Archive for October 2009

USA back to Growth

October 30, 2009

The US economy is, as predicted, back to growth.  In the latest published quarterly results, the GDP there grew an annualised 3.5 per cent.  This growth was better than expected and share markets reacted well – both the Dow Jones and FTSE 100 jumped up.

The USA has had a rollercoaster year – the first quarter GDP sharply contracing by a whopping 6.4 per cent, while unemployment rose and consumers panicked about the steady decline.

Now things are heading back to better times and President Obama says that the “recession is abating”.




Is your Credit File correct?

October 29, 2009

We might see them as mysterious institutions that hold key information on our financial past, present and possibly future…credit reference agencies are becoming ever stronger as lending criteria in the UK tightens.

Many people have been turned down for a loan but there are ways to improve your rating – aside from being a good boy/girl with your borrowing habits.  You can view your report and check that it is correct.

A growing number of people are finding that their report is filled with inaccuracies such as age-old address details, unpaid debts which have long been paid and so on.  Therefore, it is crucial to make sure your file is up to date – as it has also been complained that the agencies can take a long time to correct mistakes.


Tougher Credit Card Rules

October 28, 2009

Credit card companies are in the firing line from the government and consumer watchdogs.  A new set of proposals is set to be assessed which would change some of the ways in which credit card companies operate.

For instance, they may be forced to inform customers clearly of any interest rate changes and may not be allowed to change an existing cardholder’s credit limit without consent from the cardholder.

Overall, it is felt that card customers are being unfairly treated with confusing information and a lack of clarity.  Many card customers end up spending decades just paying off their card.

Euro up but not to Monday’s Highs

October 27, 2009

The US dollar has retreated a bit against the Euro after the Euro experienced 14-month highs on Monday at over $1.50.

It is widely expected within the forex markets that the dollar is poised for a stronger period after a sustained period of weakness.  However, no-one seems to know what exactly the catalyst will be for the foreign exchange market!

Some say that the data release later this week in the USA – of third quarter results, expected to signal the end of recession in the US – will provide a boost for the currency.

The Euro is now hovering around $1.48.

Pound extends Losses

October 26, 2009

The UK is now lagging around 4th place behind other “leading” economies as the US is set for emergance from the recession.  Data to be released this week is expected to show that the US economy grew in the third quarter.

Now Germany, France, Japan and likely the US are out while the UK is expected to stay in the doldrums for a while yet.  The sterling extended losses over the weekend as investors lost interest – last week’s figures that the UK had its sixth consecutive quarterly decline came as a surprise to many.
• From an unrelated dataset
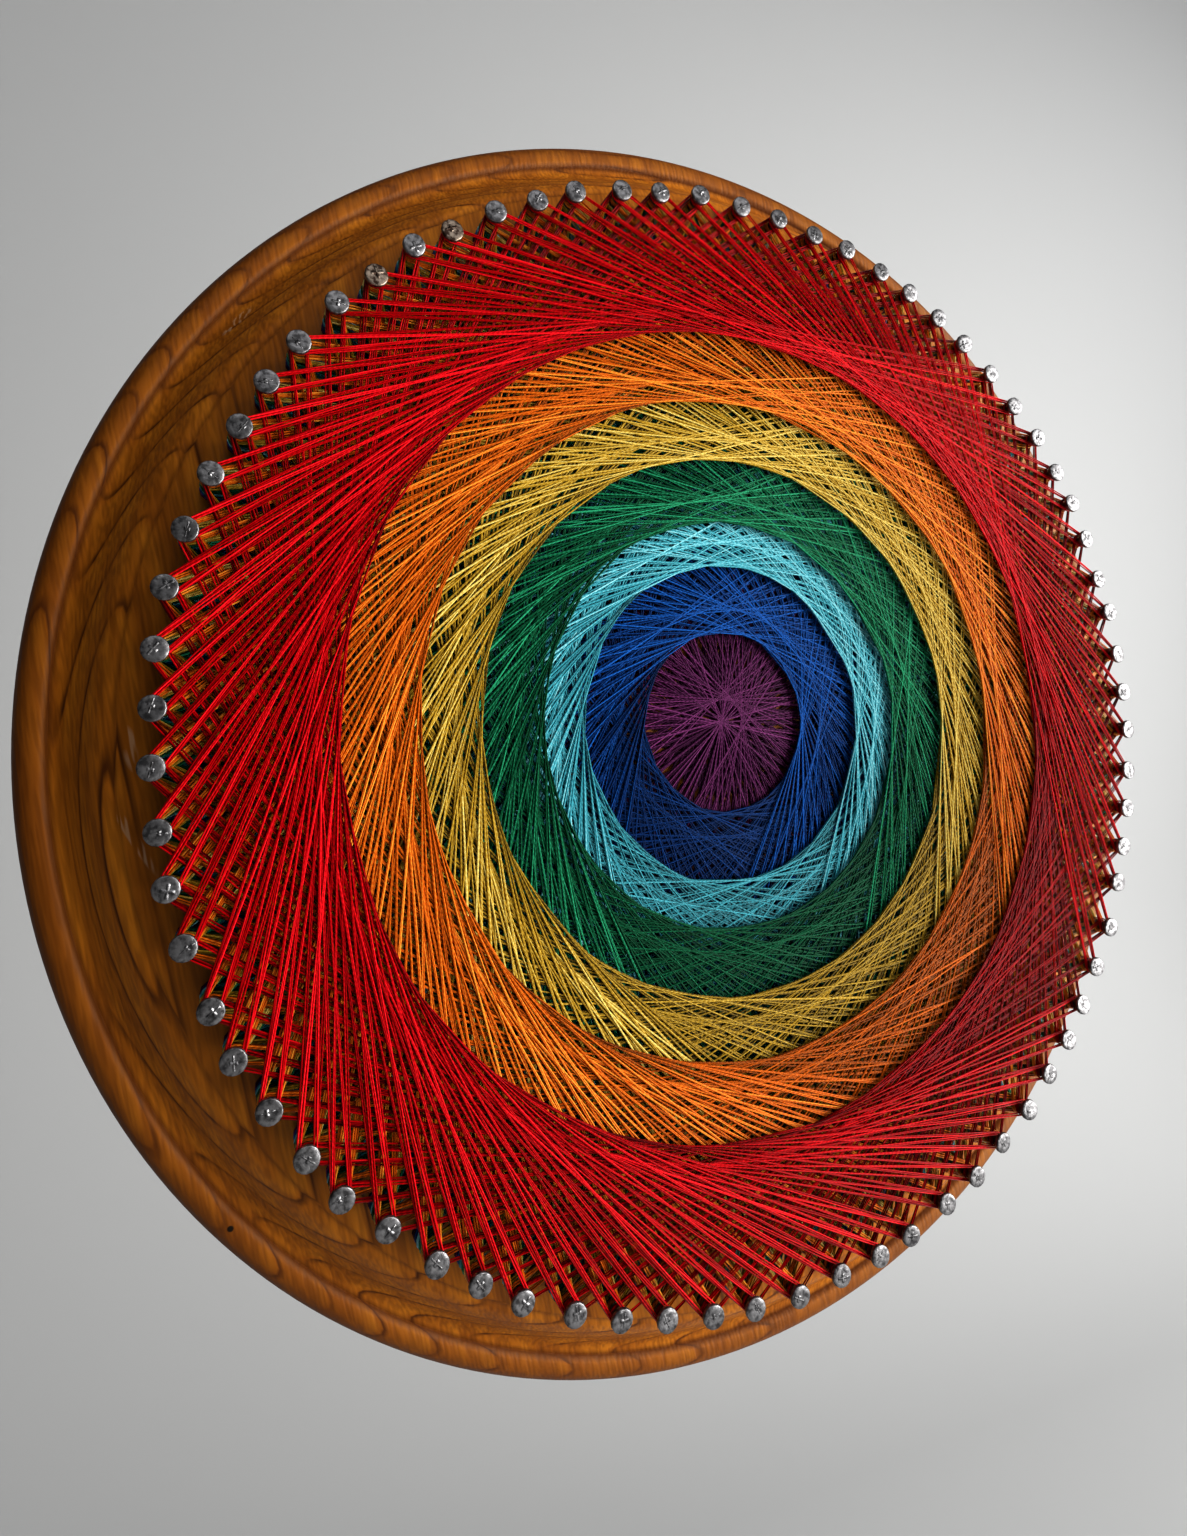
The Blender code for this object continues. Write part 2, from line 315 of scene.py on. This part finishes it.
def varnished_wood():
    finish, tree, shader = finish_shader("varnished_wood")
    place = put(tree, "ShaderNodeTexCoord").outputs["Object"]
    plank = put(
        tree, "ShaderNodeMapping",
        {"Vector": place, "Rotation": (0.0, GRAIN_LEAN, 0.0)},
    ).outputs["Vector"]
    long_plank = put(
        tree, "ShaderNodeMapping", {"Vector": plank, "Scale": (1.0, 1.0, 0.10)},
    ).outputs["Vector"]

    wander = put(
        tree, "ShaderNodeTexNoise",
        {"Vector": put(
            tree, "ShaderNodeMapping", {"Vector": plank, "Scale": (1.0, 1.0, 0.4)},
        ).outputs["Vector"], "Scale": WANDER_SCALE, "Detail": 0.0},
    ).outputs["Color"]
    centred = put(
        tree, "ShaderNodeVectorMath", {0: wander, 1: (0.5, 0.5, 0.5)}, operation="SUBTRACT",
    ).outputs["Vector"]
    shift = put(
        tree, "ShaderNodeVectorMath", {0: centred, "Scale": WANDER_REACH}, operation="SCALE",
    ).outputs["Vector"]
    bent = put(tree, "ShaderNodeVectorMath", {0: plank, 1: shift}, operation="ADD").outputs["Vector"]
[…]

An aggressive sterling- selling trend is expected to take place as the UK interest rate is to stay low.

UK still in Recession

October 23, 2009

Britain’s economy has now shrunk for the sixth quarter in a row – a fact that has shocked the financial markets (foreign exchange, banking, trade etc) , economists and analysts.   Indeed, the figures (released today by the Office for National Statistics) which show the economy shrank by 0.2 per cent in the third quarter, mean that the UK is still in a state of recession.

It had been predicted and hoped by many that the latest financial data on the economy would bring some better news.  Some hoped that it would be announced that the country had left the recession.  But today’s report means that there is still ground to be regained in order to return to growth.

That said, both the Chancellor (Alistair Darling) and the Governor of the Bank of England (Mervyn King) apparently believe that there will be a small fraction of growth by the end of the year. 

However, output in many sectors is still down, unemployment continues to rise and the fiscal stimulus that has been filtered in within the last year still has not pulled the country into a sustained recovery.

Banks under fire

October 22, 2009

Banks may not be quite so popular these days and now a new revelation has come to light – that of the “cold call”…

Many people cannot bear the call just as their favourite TV programme is about to begin – some over-friendly young man from a call centre asking if your broadband package is working well and did you know that you are due for a free package?  Usually these can be dealt with, but what if the caller asks for personal details and claims to be your bank?

The Banking Code tells us never to give out personal information or account details unless we are sure that the recipient is trusted.  So, if you suddenly receive a call from a call centre, how do you know it is legitimate?

Apparently, banks do call customers now and then out of the blue – it may be because there have been some suspicious transactions on your account and these may need to be verified.  But if you are in any way uncomforatble, just say you will contact them.  The same goes for foreign exchange banks – although stories like these are not known in connection with them.